Here are some tips published by Beespoke on how to successfully establish perennial wildflower strips.
Seed selection
- Use a native perennial mix, with at least 10 wildflower species and less than 15% (by seed weight) of less-competitive grasses (such as crested dogstail). Sow at 1g/sq m if more flower seeds are included.
- Use wildflower species with a range of floral structures, colours and flowering times to support a broad range of beneficial insects.
- Tailor the seed mix to your area, soil type, exposure to sun/shade, drainage etc. Seed companies produce a range of seed for different conditions. Also think about what you are aiming to deliver: for example biodiversity, pollination, pest control, etc.
- Avoid plant species known to benefit pests. Use native wild seed rather than agricultural varieties for greater habitat persistence.
Preparation
- Prepare a firm, fine, weed-free seed-bed for broadcasting seed, ideally in late summer (August/September). A second (less successful) option is to sow in spring (March/April).
- Ensure that pernicious weeds are completely controlled before sowing – this may take more than one season.

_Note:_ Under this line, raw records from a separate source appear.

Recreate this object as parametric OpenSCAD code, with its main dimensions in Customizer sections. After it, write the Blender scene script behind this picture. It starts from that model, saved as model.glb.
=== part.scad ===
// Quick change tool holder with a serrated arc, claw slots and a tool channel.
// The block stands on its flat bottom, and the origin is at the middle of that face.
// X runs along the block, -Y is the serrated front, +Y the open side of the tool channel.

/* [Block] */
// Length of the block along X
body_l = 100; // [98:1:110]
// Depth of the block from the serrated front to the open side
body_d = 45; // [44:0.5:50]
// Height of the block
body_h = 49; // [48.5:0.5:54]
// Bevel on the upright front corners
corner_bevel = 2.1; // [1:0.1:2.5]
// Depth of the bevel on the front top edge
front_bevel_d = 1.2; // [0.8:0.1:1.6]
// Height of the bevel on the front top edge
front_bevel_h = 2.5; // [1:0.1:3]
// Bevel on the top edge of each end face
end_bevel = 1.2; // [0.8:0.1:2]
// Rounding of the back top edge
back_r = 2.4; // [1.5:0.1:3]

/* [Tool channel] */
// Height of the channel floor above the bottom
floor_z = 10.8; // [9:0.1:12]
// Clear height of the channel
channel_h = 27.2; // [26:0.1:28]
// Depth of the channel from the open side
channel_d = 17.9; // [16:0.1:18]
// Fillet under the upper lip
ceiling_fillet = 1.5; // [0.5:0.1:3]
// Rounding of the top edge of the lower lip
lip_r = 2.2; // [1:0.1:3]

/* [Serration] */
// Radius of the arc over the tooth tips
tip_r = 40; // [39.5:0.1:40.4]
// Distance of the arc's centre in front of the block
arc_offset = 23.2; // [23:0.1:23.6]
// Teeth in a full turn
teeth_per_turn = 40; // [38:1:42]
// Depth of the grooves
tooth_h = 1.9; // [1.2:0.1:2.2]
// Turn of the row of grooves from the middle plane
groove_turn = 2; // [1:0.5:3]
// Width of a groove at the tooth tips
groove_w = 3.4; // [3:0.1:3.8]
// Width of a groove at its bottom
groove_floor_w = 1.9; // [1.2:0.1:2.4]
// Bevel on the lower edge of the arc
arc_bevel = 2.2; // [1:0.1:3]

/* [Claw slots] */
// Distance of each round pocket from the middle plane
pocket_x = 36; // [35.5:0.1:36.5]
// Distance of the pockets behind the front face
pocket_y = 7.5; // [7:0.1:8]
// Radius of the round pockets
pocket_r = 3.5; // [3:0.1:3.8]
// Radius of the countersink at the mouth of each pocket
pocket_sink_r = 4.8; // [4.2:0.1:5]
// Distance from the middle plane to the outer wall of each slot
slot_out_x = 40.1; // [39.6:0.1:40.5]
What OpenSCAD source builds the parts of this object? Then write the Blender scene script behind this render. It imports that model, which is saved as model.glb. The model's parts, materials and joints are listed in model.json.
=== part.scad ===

- For successful wildflower establishment, avoid shaded areas, high soil fertility and land prone to waterlogging. Also remove dense ground cover, such as grasses, using machinery during a dry period, or treat with a contact broad-spectrum herbicide. Then harrow-cultivate the soil, bringing weed seeds to the surface.
- Create a stale seed-bed, allowing weed seeds to germinate, and then eliminate by mechanically weeding/harrowing or a non-residual herbicide. Be aware that some herbicides can persist in the soil and damage the flowering crop that follows.
Sowing
- Broadcast the seed, do not drill, as drilled seed goes dormant. Use a mechanical broadcaster, a drill lifted clear of the ground, or broadcast by hand according to seed company recommendations.

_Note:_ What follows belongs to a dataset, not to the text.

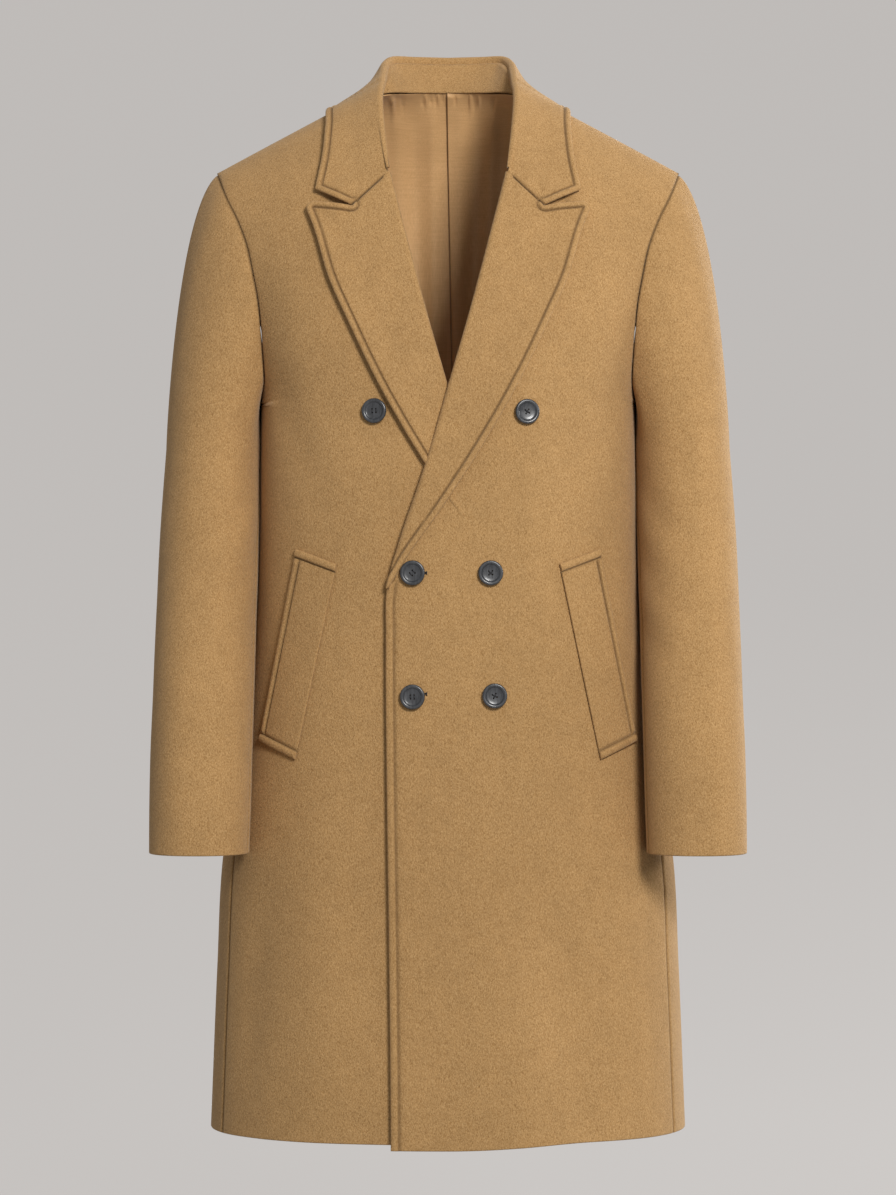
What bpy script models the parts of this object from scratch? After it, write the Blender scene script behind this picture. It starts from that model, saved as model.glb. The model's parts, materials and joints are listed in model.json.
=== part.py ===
"""A double-breasted overcoat with peak lapels, filled out as if worn, with nobody in it.

The frame is in metres: +Z up, the front faces -Y and the wearer's left is at +X. The origin is at the base of the
neck, level with the tops of the shoulder seams, where the wearer's shoulders carry the coat. Every piece is cloth cut
from one body surface, which front_y, back_y and torso_ring describe, or from the sleeve's rings or the collar's fold.
The left half is worked out, and the right half is its mirror image, apart from the lap of the fronts.
"""

import math

import bmesh
import bpy
import numpy as np

# Driving dimensions
HEM_Z = -1.065
OVERLAP_HEM_DROP = 0.005  # how much lower the front that laps over ends
CHEST_Z = -0.32  # level of the underarms, where the upper body begins
CLOTH = 0.0026
COLLAR_CLOTH = 0.0024
WELT_CLOTH = 0.0024
LINING_CLOTH = 0.0012
SEAM = 0.0005  # gap between two pieces along a seam
LAYER = 0.0009  # gap between a piece and the panel it lies on
OVERLAP_LIFT = 0.0072  # how far the outer front stands off the inner front and its lapel
NECK_HALF = 0.078
SHOULDER_HALF = 0.238
SHOULDER_SLOPE = 0.538
RIDGE_ROUNDING = 0.02
UPPER_WIDENING = 0.085
UPPER_WIDENING_POWER = 1.3
FRONT_ARCH = (1.6, 1.6)  # rise and rounding of the chest up to the shoulder seam
BACK_ARCH = (3.2, 3.0)
HANG_SIDE = 0.94  # the side seam's place in the skirt, as a share of the half width
UNDERARM_DROP = 0.326
NAPE_Z = 0.0075
FOLD_RADIUS = 0.0042
CREST_CLEARANCE = 0.0044  # least height of the collar's fold above the body's surface
SLEEVE_POWER = 2.15
FRONT_SLEEVE_SEAM = 0.465  # share of the way round a sleeve, from its outside by the front
BACK_SLEEVE_SEAM = 0.715
SHOULDER_LEAVE = (0.74, 0.0, -0.67)  # direction in which the sleeve leaves the shoulder point
UNDERARM_LEAVE = (0.30, 0.0, -0.95)
SLEEVE_SPREAD = 0.30  # how far the sleeve's front and back swell out of the armhole
BUTTON_RADIUS = 0.0125
LINING_SIDE_TRIM = 0.2  # share of a column by which the lining stops short of the side seams
PLEAT_WIDTH = 0.024
PLEAT_DEPTH = 0.0016

# Level sections of the body below the underarms
TORSO_SECTIONS = (
    # z, half_width, front_depth, back_depth, power
    (-1.120, 0.2460, 0.168, 0.153, 2.30),
    (-1.065, 0.2436, 0.166, 0.151, 2.30),
    (-0.900, 0.2370, 0.160, 0.143, 2.32),
    (-0.793, 0.2316, 0.156, 0.137, 2.35),
    (-0.700, 0.2180, 0.152, 0.130, 2.42),
    (-0.600, 0.2040, 0.148, 0.122, 2.50),
    (-0.500, 0.1930, 0.145, 0.117, 2.60),
    (-0.400, 0.1875, 0.143, 0.120, 2.70),
    (-0.320, 0.1865, 0.140, 0.126, 2.70),
    (-0.250, 0.1865, 0.140, 0.126, 2.70),
)

# Edge of a front, from the hem up the opening, the roll line and the neckline
FRONT_EDGE = (
    # z, x, which is negative past the centre line
    (-1.120, -0.0565),
    (-1.040, -0.0569),
    (-0.842, -0.0592),
    (-0.700, -0.0612),
    (-0.560, -0.0620),
    (-0.518, -0.0614),
    (-0.498, -0.0578),
    (-0.473, -0.0502),
    (-0.377, -0.0188),
    (-0.308, 0.0010),
    (-0.243, 0.0195),
    (-0.160, 0.0413),
    (-0.093, 0.0580),
    (-0.050, 0.0672),
    (0.000, 0.0780),
)

# The armhole's front and back edges, from the shoulder point down
ARMHOLE = (
    # z, front_x, back_x
    (-0.1150, 0.2260, 0.2300),
    (-0.1400, 0.2137, 0.2200),
    (-0.1680, 0.2034, 0.2110),
    (-0.1950, 0.1975, 0.2045),
    (-0.2215, 0.1924, 0.1990),
    (-0.2730, 0.1880, 0.1915),
    (-0.3030, 0.1866, 0.1878),
)

# Level rings of the left sleeve, below the sleeve cap
SLEEVE_RINGS = (
    # z, centre_x, centre_y, half_width, half_depth
    (-0.372, 0.2395, -0.016, 0.0490, 0.0740),
    (-0.423, 0.2415, -0.026, 0.0503, 0.0715),
    (-0.475, 0.2434, -0.041, 0.0509, 0.0690),
    (-0.526, 0.2448, -0.058, 0.0510, 0.0665),
    (-0.576, 0.2459, -0.074, 0.0513, 0.0640),
    (-0.626, 0.2468, -0.088, 0.0514, 0.0615),
    (-0.676, 0.2480, -0.099, 0.0515, 0.0590),
    (-0.726, 0.2486, -0.107, 0.0511, 0.0565),
    (-0.779, 0.2493, -0.112, 0.0501, 0.0540),
)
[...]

- Mixing the seed with sand, barley or wheat meal enables more even distribution when sowing by hand.
- Roll the area to firm the seed-to-soil surface, ideally just before rain is due.
Maintenance
Year one (establishment year)
- After autumn sowing, a spring cut in late April at 8-10cm height is useful to control grass and encourage sown species to establish.
- Repeated mowing may be needed if annuals shade out sown species. If some annual flowers are included, do not cut in the first year unless they shade out the seeds of perennials that still need to germinate and grow.
Year two onwards
- A spring cut in late April at 8-10cm height might be needed, and a second cut late August/early September to 8-10cm. Consider cutting half the plot in late June to encourage more flowering.
- Ideally, and for greater success, collect cuttings to reduce grass dominance, improve wildflower persistence and remove thatch.
- Monitor wildflower areas and spot-treat pernicious weeds such as docks and thistles, but avoid using herbicides when possible. Avoid drift of fertiliser, herbicide and other pesticides into wildflower areas.
Other ways to help bees
While flower-rich margins are the best at attracting pollinators, they can also be supported by other habitats typically found on farms, such as hedges, trees and uncultivated field corners. Examples include:
- Log piles These can provide habitat for leaf-cutter bees as they can excavate rotting wood to create nests.
- Shrubby areas Species such as hawthorn, hazel, dogwood, wild privet and crab apple are valuable as they will flower most of the summer and will offer pollen. The abundance of fruit and seed will help songbirds.
- Crimson clover and other flowering species can be used in a green cover to fill in bare ground.
- Water/ponds These will benefit pollinators because bees need water. They don’t need to be large, but must hold water for most of the year. At Loddington, wildflower seed was broadcast on the banks to offer more for pollinators.
- Trees While they can be a pain for sprayer operators and tractor drivers, large trees such as horse chestnut within fields are a good nectar source and are early flowering, giving bees some early season food.
- Stacking margins Consider having a range of habitats in a small area. Cover all bases for as many species as possible. If there is a hedge with a grass margin, why not consider having a pollen strip and a bird food strip next to each other to give a valuable resource.
- Hedges Consider cutting every other year to allow more flowering.
Beespoke project
The Beespoke project is a four-year scheme funded by the EU and covering seven countries in northern Europe.
Its overall aim is to increase the number of pollinators and crop pollination by providing new expertise, tools and financial knowledge to land managers and policymakers.
Researchers are developing products and approaches to increase the diversity of insect pollinators and crop yields by 10%.
This includes bespoke seed mixes and habitat management guidelines to support the suite of pollinators required for 14 crop types on 72 demonstration sites. For more information, go to www.northsearegion.eu/beespoke.
Did you know?
Bumblebees are better for pollinating field beans than honeybees or solitary bees, because they have longer tongues to reach into the flower.
Shorter-tongued bees tend to make a hole and rob nectar without entering the flower and picking up pollen, so they are less efficient at pollinating crops.